Posted by andynguyen9
andynguyen9
1,629 Points

Why these codes are not correct? def mod(a, b) c = a % b puts "The remainder of a divided by b is #{c}" end

I tested these codes in irb and it works but not in Workspace.

def mod(a, b) c = a % b puts "The remainder of a divided by b is #{c}" end

method.rb 
def mod(a, b)
  c = a%b
  puts "The remainder of a divided by b is #{c}"
end

3 Answers

Steve Hunter
Steve Hunter
57,712 Points

Hi Andy,

Interpolate a and b too so the values appear in your string. Do the same as you did with c.
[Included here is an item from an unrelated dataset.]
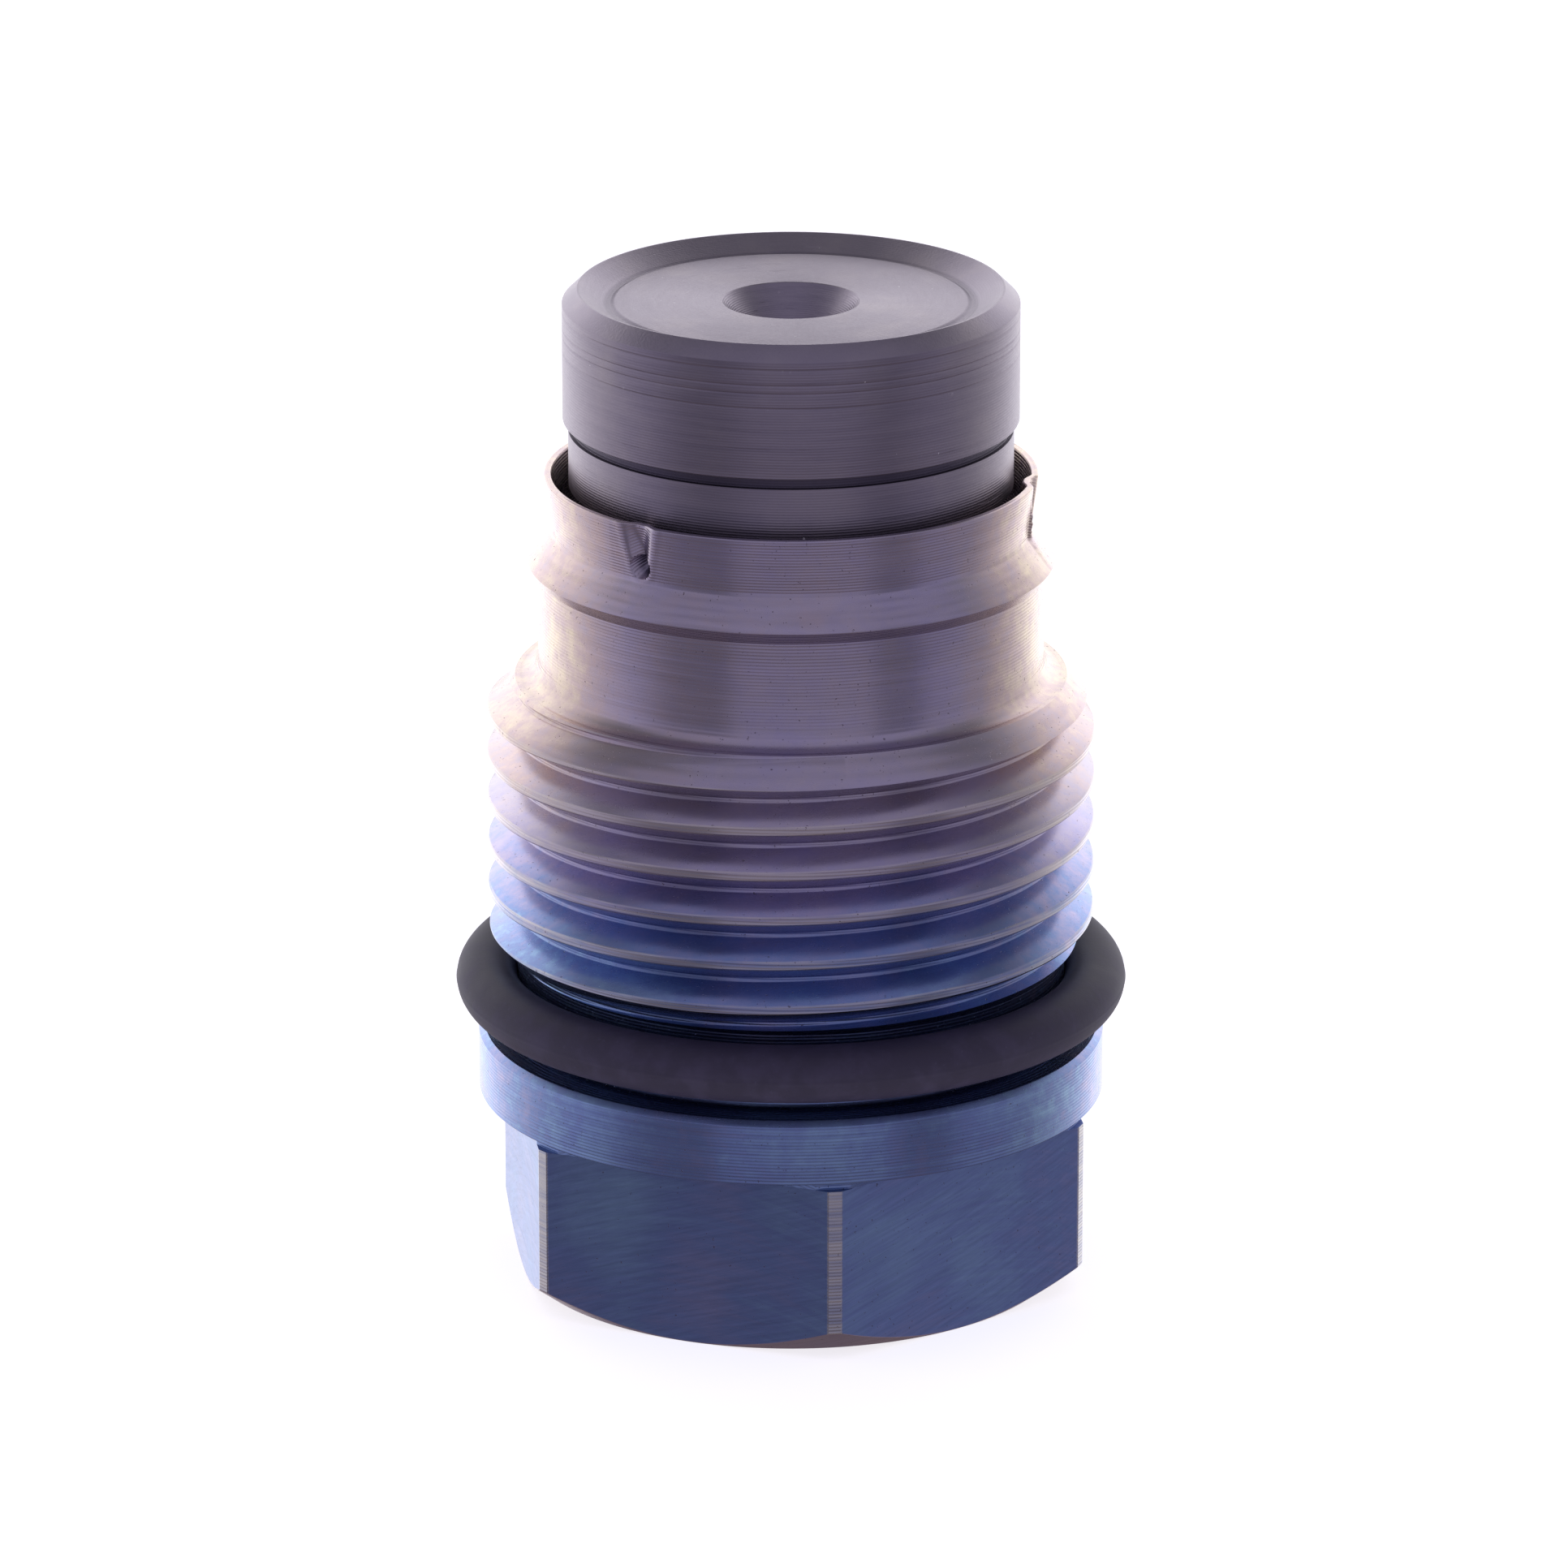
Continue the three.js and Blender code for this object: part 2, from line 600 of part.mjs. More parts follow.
function shim(bottom, thickness) {
  return turned([
    [0, bottom],
    [shimRadius, bottom],
    [shimRadius, bottom + thickness],
    [0, bottom + thickness],
  ]);
}

// ---------- the assembly ----------

const cartridge = new THREE.Group();

function piece(name, solid, material) {
  const mesh = new THREE.Mesh(geometryOf(solid), material);
  mesh.name = name;
  cartridge.add(mesh);
}

piece('housing', housing(), bluedSteel);
piece('o_ring', oRing(), nitrileRubber);
piece('valve_seat_body', seatBody(), phosphatedSteel);
piece('valve_piston', valvePiston(), hardenedSteel);
piece('spring_plate', springPlate(), groundSteel);
piece('compression_spring', compressionSpring(), springSteel);
piece('stroke_stop', strokeStop(), hardenedSteel);
piece('adjusting_shim_thin', shim(thinShimBottom, THIN_SHIM), groundSteel);
piece('adjusting_shim_thick', shim(thickShimBottom, THICK_SHIM), groundSteel);

export default cartridge;
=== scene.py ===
"""Looks of a screw-in pressure limiting valve cartridge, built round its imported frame.

Every piece is turned, milled, wound or moulded here as its own mesh, takes the place of the frame's
plain solid of the same name and moves with the same body.
"""

import json
import math

import bpy
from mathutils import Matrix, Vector


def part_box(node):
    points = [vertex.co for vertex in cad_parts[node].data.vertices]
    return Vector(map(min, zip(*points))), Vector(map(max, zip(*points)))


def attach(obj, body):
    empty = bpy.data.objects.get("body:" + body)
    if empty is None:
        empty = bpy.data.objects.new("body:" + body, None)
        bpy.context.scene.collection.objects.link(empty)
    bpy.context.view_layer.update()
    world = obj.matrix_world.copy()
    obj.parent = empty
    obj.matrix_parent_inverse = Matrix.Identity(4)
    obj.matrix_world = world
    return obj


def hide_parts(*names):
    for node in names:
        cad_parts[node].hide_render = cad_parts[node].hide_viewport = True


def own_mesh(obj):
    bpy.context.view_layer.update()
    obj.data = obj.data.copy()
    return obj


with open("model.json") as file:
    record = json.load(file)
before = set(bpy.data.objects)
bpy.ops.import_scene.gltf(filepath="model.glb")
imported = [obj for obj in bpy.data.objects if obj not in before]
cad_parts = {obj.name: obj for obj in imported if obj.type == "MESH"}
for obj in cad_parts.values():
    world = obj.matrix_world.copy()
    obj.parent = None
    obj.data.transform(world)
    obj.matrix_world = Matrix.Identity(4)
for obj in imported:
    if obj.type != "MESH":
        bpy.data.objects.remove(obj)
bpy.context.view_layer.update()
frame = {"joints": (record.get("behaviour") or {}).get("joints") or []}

bl_info = {
    "name": "Valve Cartridge",
    "version": (1, 0, 0),
    "blender": (4, 5, 0),
    "location": "View3D > Sidebar > Valve",
    "description": "Builds a screw-in pressure limiting valve cartridge with its finishes and stage",
    "category": "Mesh",
}

MM = 0.001
MERGE_DISTANCE = 2e-7
FULL_TURN = 2 * math.pi
THREAD_FLANK = math.tan(math.radians(30))
SEAT_SLOPE = math.tan(math.radians(30))
THREAD_OVERCUT = 0.15 * MM
ROOT_CORNER_SHARE = 0.45
TURNED_SPACING = 0.38 * MM
SLOT_ROUNDING = 0.3 * MM
STEM_FIT = 0.02 * MM
PIT_DIMPLE_REACH = 0.35
FLAP_START = 0.2
WIRE_POINTS_PER_TURN = 48
# Depth below the rim down to which the collar's bore gets painted shade.
COLLAR_ZONE = 4.9

SEAT_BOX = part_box("valve_seat_body")
RING_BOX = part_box("o_ring")
SPRING_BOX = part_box("compression_spring")
PLATE_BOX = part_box("spring_plate")
STOP_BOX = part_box("stroke_stop")
PISTON_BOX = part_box("valve_piston")


# ---------- sizes and colours ----------


def size(label, description, millimetres):
    """A length that a user may change, stored in metres."""
    return bpy.props.FloatProperty(
        name=label,
        description=description,
        default=millimetres * MM,
        min=0.0,
        precision=5,
        unit="LENGTH",
    )


def number(label, description, value, least=0):
    """A count that a user may change."""
    return bpy.props.IntProperty(name=label, description=description, default=value, min=least)


def angle(label, description, degrees):
    """An angle that a user may change, stored in radians."""
    return bpy.props.FloatProperty(
        name=label, description=description, default=math.radians(degrees), subtype="ANGLE"
    )


def radiance(label, description, value):
    """A brightness of the studio that a user may change."""
    return bpy.props.FloatProperty(name=label, description=description, default=value, min=0.0)


def colour(label, description, value):
    """A linear colour that a user may change."""
    return bpy.props.FloatVectorProperty(
        name=label, description=description, default=value, size=3, min=0.0, max=1.0, subtype="COLOR"
    )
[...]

Note, you can interpolate an expression, so you didn't need to create c, interpolating #{a % b} is fine.

Also, you want to return the string, not puts it.

Make sense?

Steve.

andynguyen9
andynguyen9
1,629 Points
andynguyen9
andynguyen9
1,629 Points

def mod(a,b) puts "The remainder of #{a} divided by #{b} is #{a%b}" end

Bummer in my console. Is this code correct?

Steve Hunter
Steve Hunter
57,712 Points

Not quite right there; delete puts and type return instead.

Steve Hunter
Steve Hunter
57,712 Points

Strictly, you don't need the return keyword at all as Ruby returns the last line evaluated in every method. But sometimes it's just clearer to use the return keyword as it makes it totally obvious what you intend to happen.

So, you could just have:

def mod(a,b) 
  "The remainder of #{a} divided by #{b} is #{a % b}" 
end

But it is a little clearer like this:

def mod(a,b) 
  return "The remainder of #{a} divided by #{b} is #{a % b}" 
end

Steve.

andynguyen9
andynguyen9
1,629 Points
andynguyen9
andynguyen9
1,629 Points 
def mod(a,b)
  return "The remainder of #{a} divided by #{b} is #{a%b}"
end

Thank you Steve, I got it.

I love Treehouse!

Steve Hunter
Steve Hunter
57,712 Points

:+1: :smile: